A ghost, yes, an invisible ghost, scared me nearly all to pieces once upon a time back when I was a little kid. I was young, so you can laugh if you wanna, but I was well read and smart, too for being such a squirt. The way that ol’ ghost stomped down the hallway of an old farmhouse in my direction freaked me out. Made my big Frankenstein hearing aid SCREAM. I could hear this ghost, too. I could feel it, feel both the vibrations of the stomps and the cold blob of air moving along with it.
I was a young boy back in the mid-to-late1960s sometime. I don’t remember how many years old I was or what grade I attended in school. What I do recall, however, was the weather. It was Summertime. Lush, green Summertime! It must’ve been between grades. I reckon I was in late elementary school or maybe even early middle. Not sure. But it was Summer that I know. And a ghost scared the bedoobus outa my insides. This true story began late one afternoon.
My mother wrote a note and handed it to me.
“Here,” she said as she bent over to give it to me. “Run this up the hill to the Barn and hand it to your Father.”
I nodded my head OK.
“You make sure you give it to him now, OK?” she asked and nodded back
“Yes, Momma,” I said, bobbing my chin again and took off. She had my little sister Beth with her, too, born three years after me in May of 1962.
Up the hill I ran to the Barn. The Barn doubled as the name all of us associated with the central cluster of buildings that served as the headquarters of Riverview Dairy Farm. Enormous in size, it was also the newest, biggest, primary cow barn. The cow barn was the milking barn with tons of hay stored upstairs in the massive loft. It was the third, maybe even fourth of a series of old barns built over the decades to milk the cows and store the hay. Riverview Dairy was also the official name for the Bass Family Farm.
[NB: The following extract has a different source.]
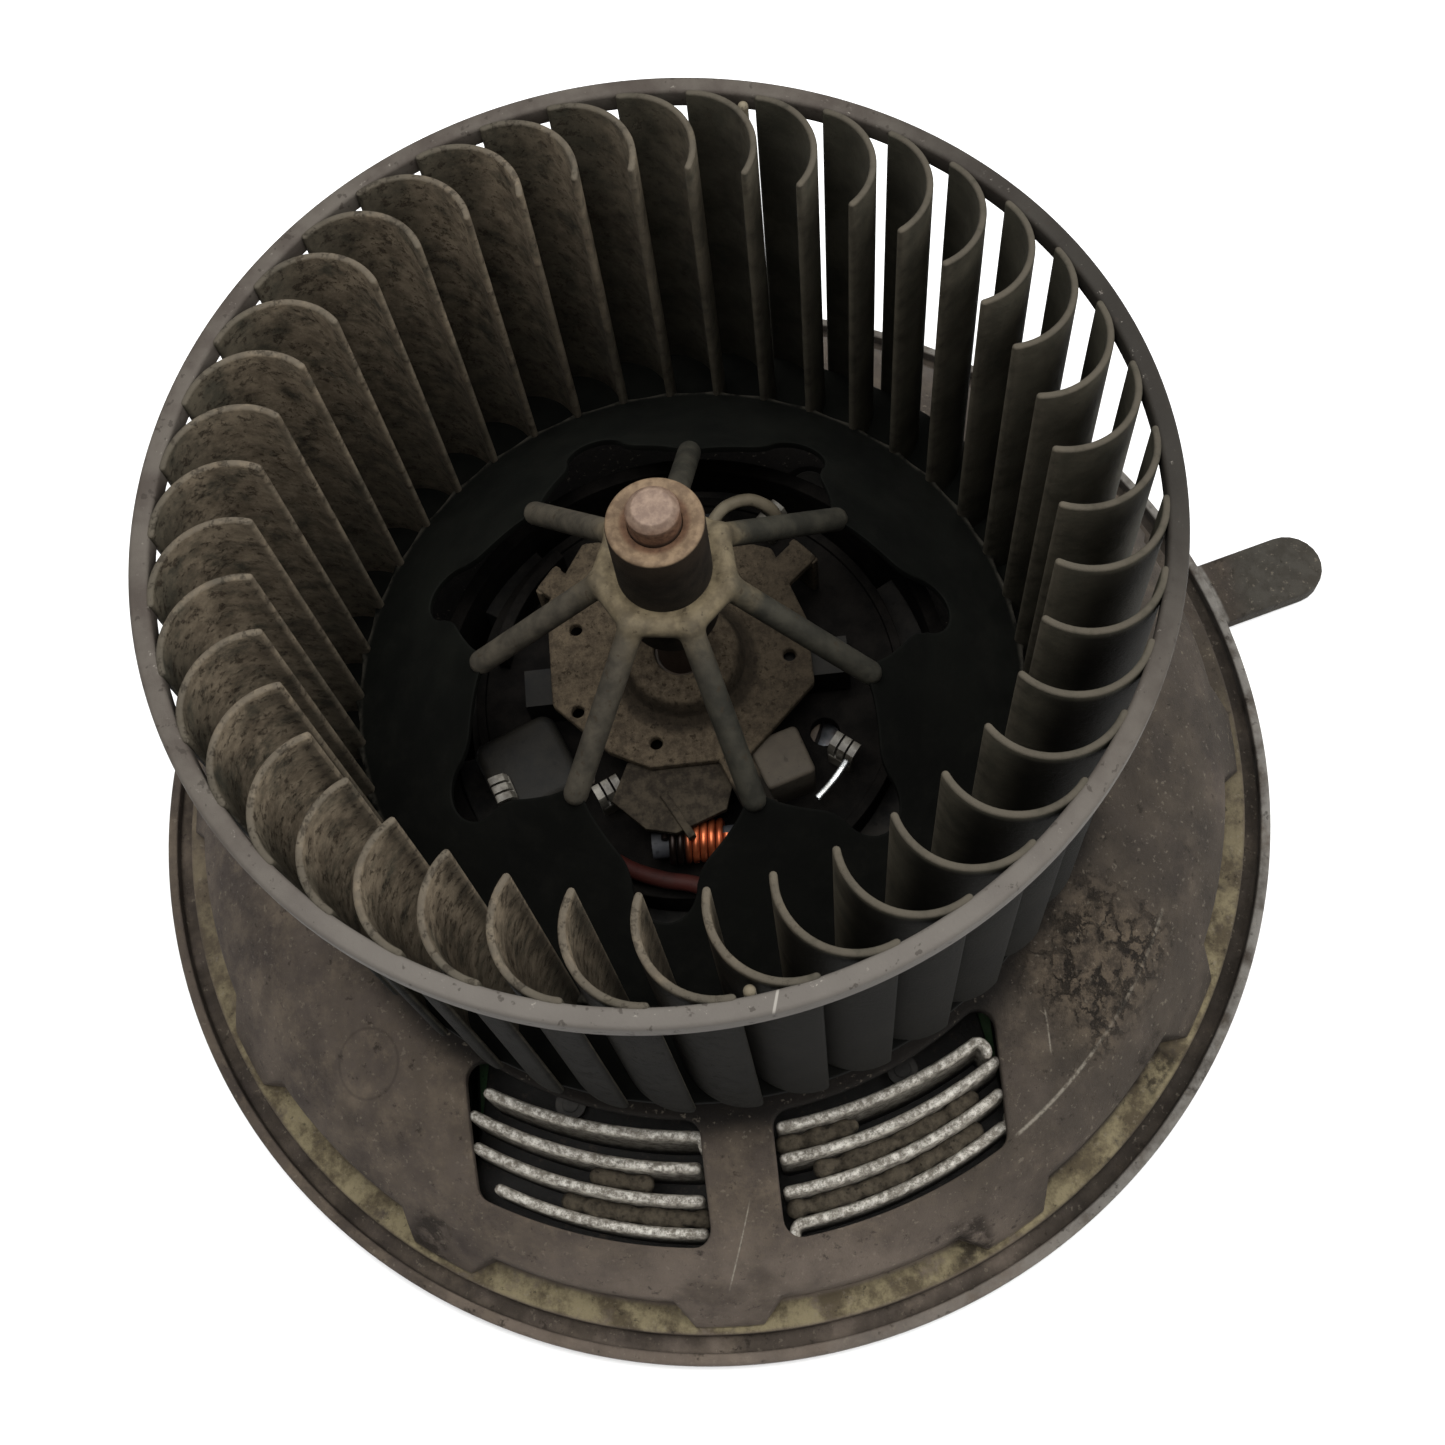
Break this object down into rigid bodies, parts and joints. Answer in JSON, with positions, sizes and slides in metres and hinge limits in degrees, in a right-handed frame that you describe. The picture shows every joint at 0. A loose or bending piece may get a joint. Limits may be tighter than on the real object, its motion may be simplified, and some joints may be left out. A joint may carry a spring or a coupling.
{
  "type": "vehicle cabin blower",
  "caption": "Squirrel-cage wheel with forward-curved blades on a brushed motor in a round domed mounting flange with a heat-sink speed regulator.",
  "frame": {"origin": "centre of the motor cap's flat underside, level with the flange's seat", "axes": "+Z along the shaft axis, towards the open top of the wheel; -Y towards the two heat-sink windows"},
  "size_m": [0.2375, 0.218, 0.122],
  "materials": {
    "wheel_plastic": "dusty moulded plastic",
    "wheel_dark": "clean dark moulded plastic",
    "spoke_plastic": "dust-coated plastic",
    "flange_plastic": "dusty grey-brown plastic",
    "grey_plastic": "grey moulded plastic",
    "black_plastic": "black moulded plastic",
    "shaft_steel": "steel with light rust",
    "plate_steel": "dusty steel",
    "bright_steel": "bright steel",
    "laminations": "stacked steel laminations",
    "magnet_ferrite": "ferrite",
    "copper": "enamelled copper wire",
    "brass_part": "plain brass",
    "bronze": "sintered bronze",
    "carbon": "carbon graphite",
    "rubber": "soft rubber",
    "aluminium": "worn cast aluminium",
    "board": "circuit board",
    "lead_red": "wire insulation",
    "lead_cream": "wire insulation",
    "pale_plastic": "pale block"
  },
  "bodies": {
    "housing": {"flange": "flange_plastic", "motor_holder": "flange_plastic", "isolator_upper": "rubber", "isolator_lower": "rubber", "motor_can": "bright_steel", "magnet_a": "magnet_ferrite", "magnet_b": "magnet_ferrite", "magnet_springs": "bright_steel", "end_plate": "plate_steel", "bearing_upper": "bronze", "bearing_lower": "bronze", "bearing_retainer_upper": "bright_steel", "bearing_retainer_lower": "bright_steel", "brush_card": "grey_plastic", "brush_box_a": "brass_part", "brush_box_b": "brass_part", "brush_spring_a": "bright_steel", "brush_spring_b": "bright_steel", "choke_coil_a": "copper", "choke_coil_b": "copper", "choke_core_a": "magnet_ferrite", "choke_core_b": "magnet_ferrite", "suppressor_block": "pale_plastic", "relay_box": "grey_plastic", "terminal_clips": "bright_steel", "lead_red": "lead_red", "lead_cream": "lead_cream", "lead_grommet": "rubber", "heat_sink": "aluminium", "heat_sink_screws": "bright_steel", "regulator_board": "board", "power_transistors": "black_plastic", "regulator_case": "black_plastic", "connector_socket": "black_plastic", "connector_pins": "brass_part", "holder_screws": "bright_steel", "bottom_cover": "black_plastic"},
    "rotor": {"wheel_top_ring": "wheel_plastic", "wheel_blades": "wheel_plastic", "wheel_back_disc": "wheel_dark", "wheel_spider": "spoke_plastic", "wheel_hub": "wheel_dark", "balance_clips": "pale_plastic", "motor_shaft": "shaft_steel", "armature_core": "laminations", "armature_windings": "copper", "commutator_sleeve": "black_plastic", "commutator_bars": "copper", "thrust_washers": "black_plastic"},
    "brush_a": {"carbon_brush_a": "carbon"},
    "brush_b": {"carbon_brush_b": "carbon"}
  },
  "joints": [
    {"name": "wheel_spin", "type": "hinge", "parent": "housing", "child": "rotor", "pos_m": [0, 0, 0.06], "axis": [0, 0, 1], "continuous": true},
    {"name": "brush_a_slide", "type": "slide", "parent": "housing", "child": "brush_a", "axis": [1, 0, 0], "range_m": [0, 0.004], "stiffness_N_per_m": 60, "springref_m": -0.003, "deforming": ["brush_spring_a"]},
    {"name": "brush_b_slide", "type": "slide", "parent": "housing", "child": "brush_b", "axis": [-1, 0, 0], "range_m": [0, 0.004], "stiffness_N_per_m": 60, "springref_m": -0.003, "deforming": ["brush_spring_b"]}
  ]
}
There were at least three Bass families, all interrelated and in different areas of the Greater Rice-Sandy River Area of Prince Edward County in the Piedmont region of Southcentral Virginia. As I grew up, I remember the neighbors called our farm the Willy Bass Farm after my great-uncle, then the Bill Bass Farm, too. Bill was my Daddy and Willy his uncle. The other two I was aware of were the Calvin Bass Farm (Calvin and Willy were cousins) and the former, overgrown site of long-dead Dr. Robert Bass.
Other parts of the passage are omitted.